Dem weiteren Einwand, der Staat sei durch die inkriminierte Vorgangsweise mit Rücksicht darauf, daß es der Zeugin Herta S***** freigestanden wäre, gemäß § 308 BAO "zweifellos mit Erfolg" die Wiedereinsetzung in den vorigen Stand gegen die Versäumung der Fallfrist des § 30 e FLAG zu beantragen, gar nicht geschädigt worden, ist entgegenzuhalten:
Als ein (für die Tatbeurteilung nach § 302 Abs. 1 StGB ausreichender) Schaden an einem konkreten öffentlichen Recht ist die Vereitelung einer bestimmten in der Rechtsordnung festgelegten staatlichen Maßnahme zu verstehen, wenn damit jener Zweck beeinträchtigt wird, den der Staat mit der Erlassung der dieser Maßnahme zugrundeliegenden Vorschrift erreichen will (Leukauf-Steininger Komm3 § 302 StGB RN 37). Diese Voraussetzung trifft auch auf die Vereitelung konkreter in Verfahrensbestimmungen verankerter Rechte zu, so auf das staatliche Recht auf Präklusion verspäteter Anträge; auf die materielle Richtigkeit der Erledigung (in Ansehung des Grundanspruches) kommt es nicht an (vgl SSt 57/75; 41/56 und, bezüglich teils verspätet eingebrachter und rückdatierter Freibetragsanträge: SSt 51/32).
Das vom Erstgericht festgestellte, auf Fingierung der Rechtzeitigkeit der Antragseinbringung ausgerichtete Verhalten des Angeklagten verwirklichte daher das Verbrechen des Mißbrauchs der Amtsgewalt. Ob im Falle rechtmäßigen Handelns des Angeklagten gegen die Versäumung der Einbringungsfrist der Rechtsbehelf der Wiedereinsetzung in den vorigen Stand mit Erfolgsaussicht hätte ergriffen werden können, kann vorliegend außer Betracht bleiben, weil sich der Angeklagte im erstinstanzlichen Verfahren in dieser Richtung nicht verantwortet und (die Antragstellerin) Herta S***** ein unverschuldetes Versäumnis gar nicht behauptet hat (S 433 ff).
Die Nichtigkeitsbeschwerde war daher zu verwerfen.
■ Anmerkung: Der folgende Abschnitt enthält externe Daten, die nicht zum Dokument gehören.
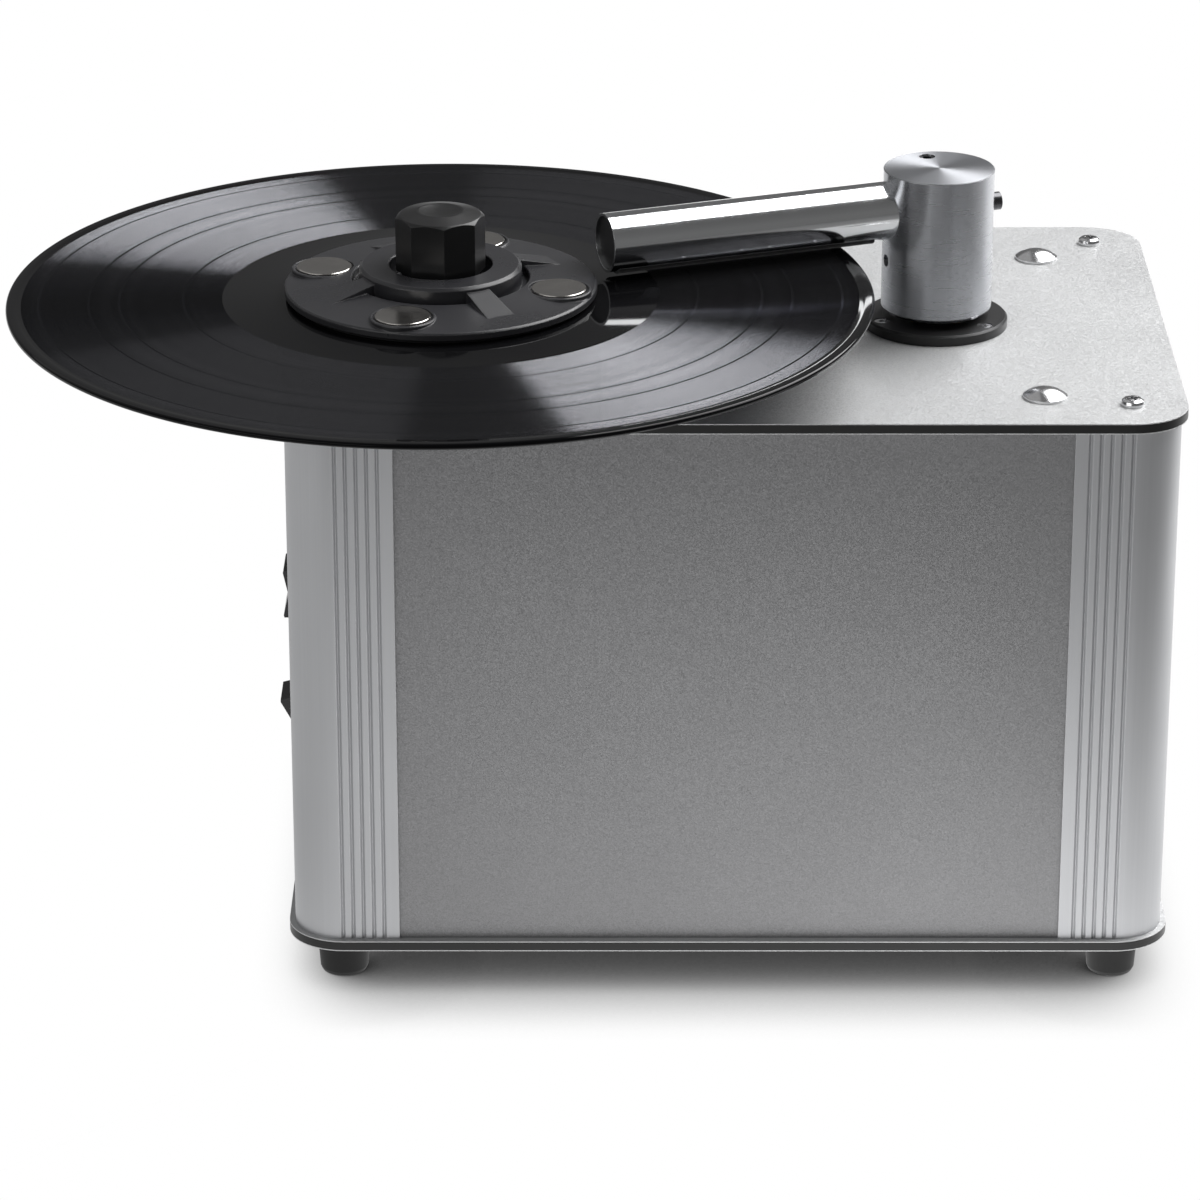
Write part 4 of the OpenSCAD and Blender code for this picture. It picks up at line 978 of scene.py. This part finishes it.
def add_floor(studio):
    """A large square just under the feet."""
    reach = 8
    corners = [(-reach, -reach, 0), (reach, -reach, 0), (reach, reach, 0), (-reach, reach, 0)]
    mesh = bpy.data.meshes.new("Floor")
    mesh.from_pydata(corners, [], [(0, 1, 2, 3)])
    mesh.materials.append(floor_material(studio))
    floor = add_object("Floor", mesh)
    floor.location.z = -0.1 * MM


def add_room(studio):
    """A dim room all round, which the camera sees as white."""
    world = bpy.data.worlds.new("Studio")
    bpy.context.scene.world = world
    world.use_nodes = True
    tree = world.node_tree
    tree.nodes.clear()
    white = (1, 1, 1, 1)
    seen = add_node(tree, "ShaderNodeLightPath").outputs["Is Camera Ray"]
    up = add_node(tree, "ShaderNodeTexCoord").outputs["Generated"]
    level = spread(tree, split(tree, up)["Z"], 0.3, 0.8, studio.room_low, studio.room_high)
    room = add_node(tree, "ShaderNodeBackground", {"Strength": level, "Color": white}).outputs[0]
    backdrop = add_node(tree, "ShaderNodeBackground", {"Color": white}).outputs[0]
    mix = add_node(tree, "ShaderNodeMixShader", {0: seen, 1: room, 2: backdrop}).outputs[0]
    add_node(tree, "ShaderNodeOutputWorld", {"Surface": mix})


# Operators


class WASHER_OT_effects(bpy.types.Operator):
    """Make the shared shader effects"""

    bl_idname = "washer.effects"
    bl_label = "Shader effects"

    def execute(self, context):
        for make in EFFECTS:
            make()
        return {"FINISHED"}


class WASHER_OT_stage(bpy.types.Operator):
    """Set up the camera, the lights and the floor"""

    bl_idname = "washer.stage"
    bl_label = "Stage"

    def execute(self, context):
        studio = context.scene.washer_studio
        add_camera(studio)
        add_lights(studio)
        add_floor(studio)
        add_room(studio)
        context.scene.view_settings.view_transform = "Standard"
        return {"FINISHED"}


class WASHER_OT_plates(bpy.types.Operator):
    """Finish the top and bottom plates"""

    bl_idname = "washer.plates"
    bl_label = "Plates"

    def execute(self, context):
        dress("plate_skin", satin_silver())
        dress("plate_core", black_core())
        return {"FINISHED"}


class WASHER_OT_casing(bpy.types.Operator):
    """Finish the corner posts, the panels and the feet"""

    bl_idname = "washer.casing"
    bl_label = "Posts, panels and feet"

    def execute(self, context):
        dress("post_metal", anodised())
        dress("panel_metal", metallic_grey())
        dress("rubber", rubber())
        return {"FINISHED"}


class WASHER_OT_fasteners(bpy.types.Operator):
    """Finish the screws, bolts and nuts"""

    bl_idname = "washer.fasteners"
    bl_label = "Screws and bolts"

    def execute(self, context):
        dress("bright_steel", steel("Bright steel", finishes().bright_steel, 0.2))
        dress("plain_steel", steel("Plain steel", finishes().plain_steel, 0.38))
        dress("dark_steel", steel("Dark steel", (0.12, 0.12, 0.125), 0.3))
        return {"FINISHED"}


class WASHER_OT_record(bpy.types.Operator):
    """Make the record and finish its label"""

    bl_idname = "washer.record"
    bl_label = "Record"

    def execute(self, context):
        data = lathe("record_disc", record_outline(), context.scene.washer_pieces.record_steps)
        place = (SPINDLE.x, SPINDLE.y, (RECORD_LOW.z + RECORD_HIGH.z) / 2)
        material = vinyl()
        dress("record_black", material)
        disc = add_piece("record_disc", data, place, "platter", material, ["record"])
        sharpen_corners(disc, 25)
        dress("label_paper", label_paper())
        return {"FINISHED"}


class WASHER_OT_clamp(bpy.types.Operator):
    """Finish the record clamp"""

    bl_idname = "washer.clamp"
    bl_label = "Record clamp"

    def execute(self, context):
        dress("clamp_black", clamp_plastic())
        dress_node("clamp_knob", knob_plastic())
        dress_node("clamp_coins", steel("Coins", finishes().coin, 0.17))
        return {"FINISHED"}


class WASHER_OT_arm(bpy.types.Operator):
    """Finish the pillar, its flange, the suction tube and its felt"""

    bl_idname = "washer.arm"
    bl_label = "Suction arm"

    def execute(self, context):
        dress("turned_metal", turned_aluminium("Turned pillar", PILLAR))
        dress("chromed_tube", polished_chrome())
        dress("black_metal", black_anodised())
        material = felt()
        dress("felt", material)

        # The tube starts a little beside the pillar's axis and ends short of the clamp.
        tube_offset = 3 * MM
        tube_to_clamp = 5.95 * MM
        low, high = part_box("suction_tube")
        radius = (high.z - low.z) / 2
        clamp_low, clamp_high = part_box("clamp_disc")
        span = SPINDLE - PILLAR
        reach = span.to_2d().length - (clamp_high.x - clamp_low.x) / 2 - tube_to_clamp
        bearing = math.atan2(span.y, span.x)
        tip = PILLAR + reach * Vector((math.cos(bearing), math.sin(bearing), 0))
        tip.z = (low.z + high.z) / 2
        bearing += math.asin(tube_offset / reach)
        start = tip - reach * Vector((math.cos(bearing), math.sin(bearing), 0))

        # The strips meet before and after the slot, and leave it open between them.
        felt_start = 26 * MM
        slot_start = 39 * MM
        slot_end = reach - 8 * MM
        felt_end = reach - 3.2 * MM
        slot_width = 3 * MM
        closed = 0.1 * MM
        stretches = [
            (felt_start, slot_start, closed),
            (slot_start, slot_end, slot_width),
            (slot_end, felt_end, closed),
        ]
        sizes = context.scene.washer_pieces
        data = felt_strips(radius, stretches, sizes.felt_arc, sizes.felt_thickness)
        data.transform(Matrix.Rotation(bearing, 4, "Z"))
        strips = add_piece("felt_strips", data, start, "arm", material, ["felt_lips"])
        sharpen_corners(strips, 60)
        return {"FINISHED"}


class WASHER_OT_turntable(bpy.types.Operator):
    """Finish the platter, the spindle and their bushes"""

    bl_idname = "washer.turntable"
    bl_label = "Turntable"

    def execute(self, context):
        dress("platter_metal", turned_aluminium("Turned platter", SPINDLE))
        dress("spindle_steel", steel("Ground spindle", finishes().bright_steel, 0.2))
        dress("brass", steel("Brass", finishes().brass, 0.3))
        return {"FINISHED"}


class WASHER_OT_fittings(bpy.types.Operator):
    """Finish the switches, the mains inlet and the rear fittings"""

    bl_idname = "washer.fittings"
    bl_label = "Switches and fittings"

    def execute(self, context):
        dress("black_plastic", black_plastic())
        dress("switch_black", switch_plastic())
        return {"FINISHED"}


class WASHER_OT_works(bpy.types.Operator):
    """Finish what is inside: motors, tank, hoses and duct"""

    bl_idname = "washer.works"
    bl_label = "Inner works"

    def execute(self, context):
        dress("gear_motor_steel", steel("Motor can", (0.28, 0.29, 0.3), 0.4))
        dress("fan_metal", steel("Cast fan housing", (0.3, 0.31, 0.32), 0.5))
        dress("tank_plastic", tank_plastic())
        dress("hose_rubber", hose_rubber())
        return {"FINISHED"}


class WASHER_PT_panel(bpy.types.Panel):
    """Lists the pieces and their sizes and colours"""

    bl_idname = "WASHER_PT_panel"
    bl_label = "Record washer"
    bl_space_type = "VIEW_3D"
    bl_region_type = "UI"
    bl_category = "Record washer"

    def draw(self, context):
        for operator in OPERATORS:
            self.layout.operator(operator.bl_idname)
        for name in SETTINGS:
            box = self.layout.box()
            settings = getattr(context.scene, name)
            for prop in settings.bl_rna.properties.keys():
                if prop not in ("rna_type", "name"):
                    box.prop(settings, prop)


SETTINGS = {
    "washer_studio": StudioSettings,
    "washer_finishes": FinishSettings,
    "washer_pieces": PieceSettings,
}
OPERATORS = (
    WASHER_OT_effects,
    WASHER_OT_stage,
    WASHER_OT_plates,
    WASHER_OT_casing,
    WASHER_OT_fasteners,
    WASHER_OT_record,
    WASHER_OT_clamp,
    WASHER_OT_arm,
    WASHER_OT_turntable,
    WASHER_OT_fittings,
    WASHER_OT_works,
)


def register():
    for kind in (*SETTINGS.values(), *OPERATORS, WASHER_PT_panel):
        bpy.utils.register_class(kind)
    for name, kind in SETTINGS.items():
        setattr(bpy.types.Scene, name, PointerProperty(type=kind))


def unregister():
    for name in SETTINGS:
        delattr(bpy.types.Scene, name)
    for kind in reversed((*SETTINGS.values(), *OPERATORS, WASHER_PT_panel)):
        bpy.utils.unregister_class(kind)


def main():
    """Builds everything."""
    register()
    for operator in OPERATORS:
        getattr(bpy.ops.washer, operator.bl_idname.split(".")[1])()


if __name__ == "__main__":
    main()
Das Schöffengericht verhängte über den Angeklagten gemäß § 302 Abs. 1 StGB eine gemäß § 43 Abs. 1 StGB unter Setzung einer Probezeit von drei Jahren bedingt nachgesehene Freiheitsstrafe von neun Monaten, wobei es keinen Umstand als erschwerend, als mildernd hingegen den bisher ordentlichen Lebenswandel und den Umstand wertete, daß Herta S***** (grundsätzlich) anspruchsberechtigt war und die Frist nur um wenige Stunden versäumte.
Der Berufung kommt Berechtigung zu.
Das Erstgericht hat zwar die Strafzumessungsgründe im wesentlichen zutreffend angeführt, bei der konkreten Sachkonstellation jedoch dem geringen Gewicht der Täterschuld und des verwirklichten Tatunrechts viel zu wenig (mildernde) Bedeutung beigemessen.
Unter Berücksichtigung des hier atypischen tatauslösenden Beweggrundes (falsch verstandenes Fürsorgeanliegen für säumige Antragstellerin) bedarf es im vorliegenden Fall weder aus spezial- noch aus generalpräventiver Sicht der Verurteilung zu einer Freiheitsstrafe (von mehr als sechs Monaten), vielmehr war in Stattgebung der Strafberufung des Angeklagten in Anwendung des § 37 StGB strafzweckorientiert originär und unmittelbar (vgl 14 Os 60/91 = Jus Extra (1991) OGH SZ 745 = NRsp 1991/252) eine nach den persönlichen Verhältnissen und der wirtschaftlichen Leistungsfähigkeit des Angeklagten (vgl dessen Angaben im Gerichtstag vom 8.5.1992) bemessene Geldstrafe zu verhängen. Diese konnte überdies angesichts der außergewöhnlich gelagerten Begleitumstände der Tat ohne Nachteil für den Strafzweck bedingt nachgesehen werden.
Die Kostenentscheidung beruht auf der bezogenen Gesetzesstelle.